Consider the context. We live in an age of intellectual decadence, where the novel has degenerated from the great moral instruments of the Victorians into self-indulgent exercises in style. A food novel, you say? How quaint. How utterly contemporary. One can almost hear the clinking of glasses at a Hampstead dinner party as beards are stroked and profundities uttered about the 'existential weight' of a recipe.
But let us dig deeper. The Booker Prize has a long history of rewarding the mediocre. This is not a new phenomenon. Look back at the 1960s, when the prize was founded, and you see the same pattern: a handful of genuinely great works, surrounded by a sea of forgettable fare. The difference today is that the mediocrity has become the point. We celebrate the insubstantial because substance demands something of us. It demands attention, discipline, and a willingness to grapple with the difficult. A novel about food? That is comfort reading for a comfortable age.
And what of the critics who are divided? Their division is itself a sign of bankruptcy. In the Victorian era, critics had standards. They could distinguish between the sublime and the ridiculous. Now, they argue over degrees of irrelevance. One camp praises the novel's 'sensory immersion', while the other decries its lack of narrative drive. Neither camp asks the essential question: does this novel matter? Does it speak to the condition of our nation, our culture, our souls? Of course not. It speaks to our appetites.
This is the mark of a dying civilisation. The Romans, in their decline, turned to ever more elaborate entertainments. They stuffed themselves with peacock tongues and watched spectacles of grotesque violence. We, in our decline, write novels about food and pretend that they are profound. The parallels are embarrassing in their exactitude.
But I am not one of those who will pretend that all is well. I am here to annoy you, to provoke you, to make you think. So let me say this: the Booker Prize is a mirror of our intellectual decadence. It rewards the trivial because the trivial is all we can stomach. We have lost the nerve for greatness. We have lost the ambition to grapple with the great questions of existence. Instead, we write about what we had for dinner.
And what of British publishing? They celebrate because they have a product to sell. But let us not confuse commerce with culture. The publishing industry is in the business of moving units, not refining souls. They will celebrate anything that sells, and a food novel sells because it appeals to our basest instincts: gluttony and self-regard. It is literature for the Age of Instagram: pretty, fleeting, and utterly meaningless.
So here is my challenge to you, dear reader. Do not accept this tyranny of the trivial. Demand more from your novels. Demand that they engage with the great questions: the nature of justice, the meaning of love, the horror of war, the possibility of redemption.
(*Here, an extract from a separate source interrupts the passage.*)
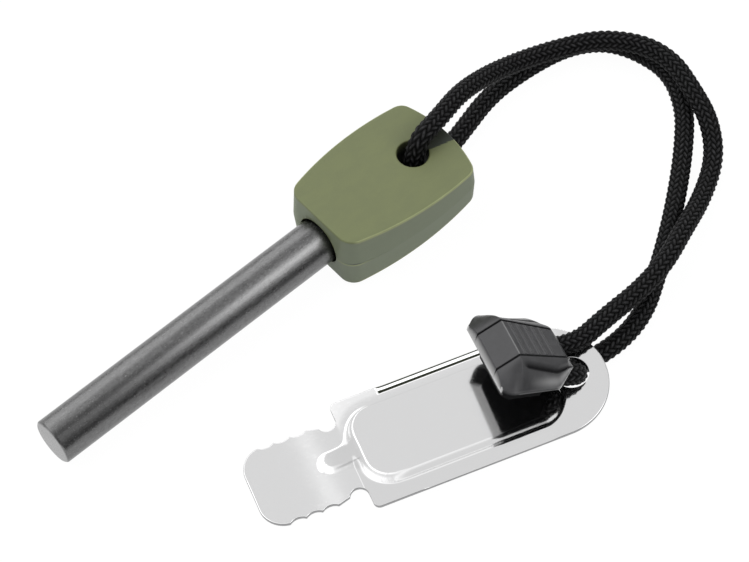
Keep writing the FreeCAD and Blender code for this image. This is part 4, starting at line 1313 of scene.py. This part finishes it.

Do not settle for a culinary tour de force when what you need is a moral one.
The Victorians understood this. They knew that a novel could be a tool for shaping a nation's character. They wrote about poverty, ambition, faith, and doubt. They did not write about the perfect soufflé because they knew that a civilisation is judged by its spirit, not its stomach.
We are living in the twilight of that world. The food novel is the funeral baked meat. And we are the guests, feasting at our own wake.